In base ai risultati dello studio, i ricercatori raccomandano di preferire il latte fermentato a quello non fermentato per coloro che vogliono mantenere l’abitudine di consumare latte ma sono preoccupati per la salute cardiovascolare. Il latte fermentato, come yogurt e kefir, infatti, contiene probiotici naturali che potrebbero avere effetti benefici sul sistema cardiocircolatorio, contrastando l’infiammazione e riducendo così il rischio di patologie cardiovascolari. Questi prodotti, inoltre, hanno un contenuto ridotto di lattosio, il che potrebbe spiegare il minor impatto sulla salute del cuore rispetto al latte non fermentato.

Anche se i risultati del lavoro svedese sono rilevanti, è importante considerare alcuni limiti dello studio.
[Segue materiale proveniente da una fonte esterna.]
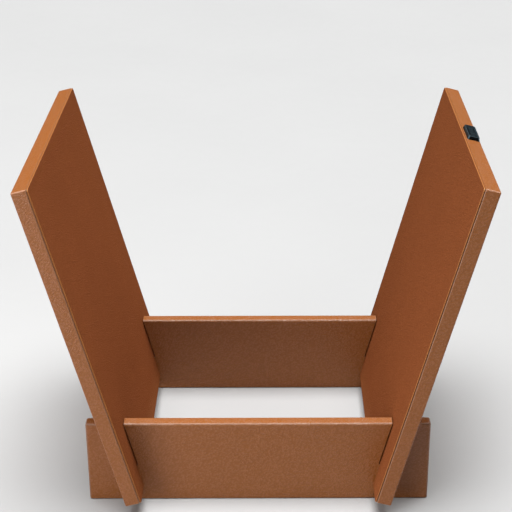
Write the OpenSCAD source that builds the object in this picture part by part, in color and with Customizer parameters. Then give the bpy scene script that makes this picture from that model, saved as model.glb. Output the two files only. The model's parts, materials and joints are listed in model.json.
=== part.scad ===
// Storage stand: two leaning side panels slot down over two cross rails.
// Every board is covered in grained leatherette. What is stored stands on the rails' top edges.
// The origin is on the floor, midway between the panels and midway between the rails.
// X runs across the stand, Y from its front to its rear, Z up.

/* [Side panels] */
// Length of a side panel, measured along its lean
panel_len = 350; // [300:1:400]
// Depth of a side panel, from its front edge to its rear edge
panel_depth = 300; // [270:1:340]
// Lean of each side panel from upright, in degrees
lean = 14.5; // [10:0.5:20]
// Distance between the panels' inner faces at their bottom ends
foot_gap = 234; // [200:1:280]
// Height of a panel's inner bottom edge over the floor
foot_height = 17; // [12:1:24]
// Thickness of the fibreboard inside a panel
panel_board_t = 13.5; // [10:0.5:18]
// Thickness of the card inside a panel's lining
lining_card_t = 0.5; // [0.5:0.1:2]
// Radius of the covering over a panel's outer edges
panel_edge_r = 1.2; // [1:0.1:2.4]
// Radius of a panel's corners, as seen on its faces
panel_corner_r = 1.4; // [1:0.1:6]

/* [Rails] */
// Height of a rail
rail_h = 90; // [75:1:110]
// Thickness of the fibreboard inside a rail
rail_board_t = 12; // [9:0.5:16]
// Length of rail past each panel, at the rail's top
rail_stub = 20; // [12:0.5:40]
// Distance from the panels' front and rear edges to the rails' outer faces
rail_setback = 32; // [20:1:50]
// Radius of the covering over a rail's edges
rail_edge_r = 1.8; // [1.2:0.1:2.4]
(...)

La ricerca è stata infatti di tipo osservazionale, il che significa che le associazioni individuate non possono essere interpretate come un rapporto diretto di causa-effetto. Il professor Michaelsson e il suo team hanno analizzato un ampio campione di partecipanti e adottato metodologie statistiche rigorose, ma rimane necessario approfondire ulteriormente questi risultati. Studi futuri, possibilmente sperimentali, saranno indispensabili per verificare e confermare la relazione tra consumo di latte e rischio cardiovascolare nelle donne, chiarendo le basi biologiche di questa possibile associazione.

Le indicazioni dello studio non dovrebbero portare a cambiamenti improvvisi nell’alimentazione senza prima consultare un medico o uno specialista. Il latte, infatti, è una fonte importante di calcio, vitamina D e proteine, nutrienti essenziali soprattutto per la salute delle ossa. La dieta di ogni individuo è unica e complessa e deve essere valutata nel suo insieme; pertanto, una decisione avventata di eliminare il latte potrebbe comportare carenze nutrizionali. È sempre consigliabile discuterne con un nutrizionista, che può valutare il singolo caso e consigliare alternative alimentari, se necessario.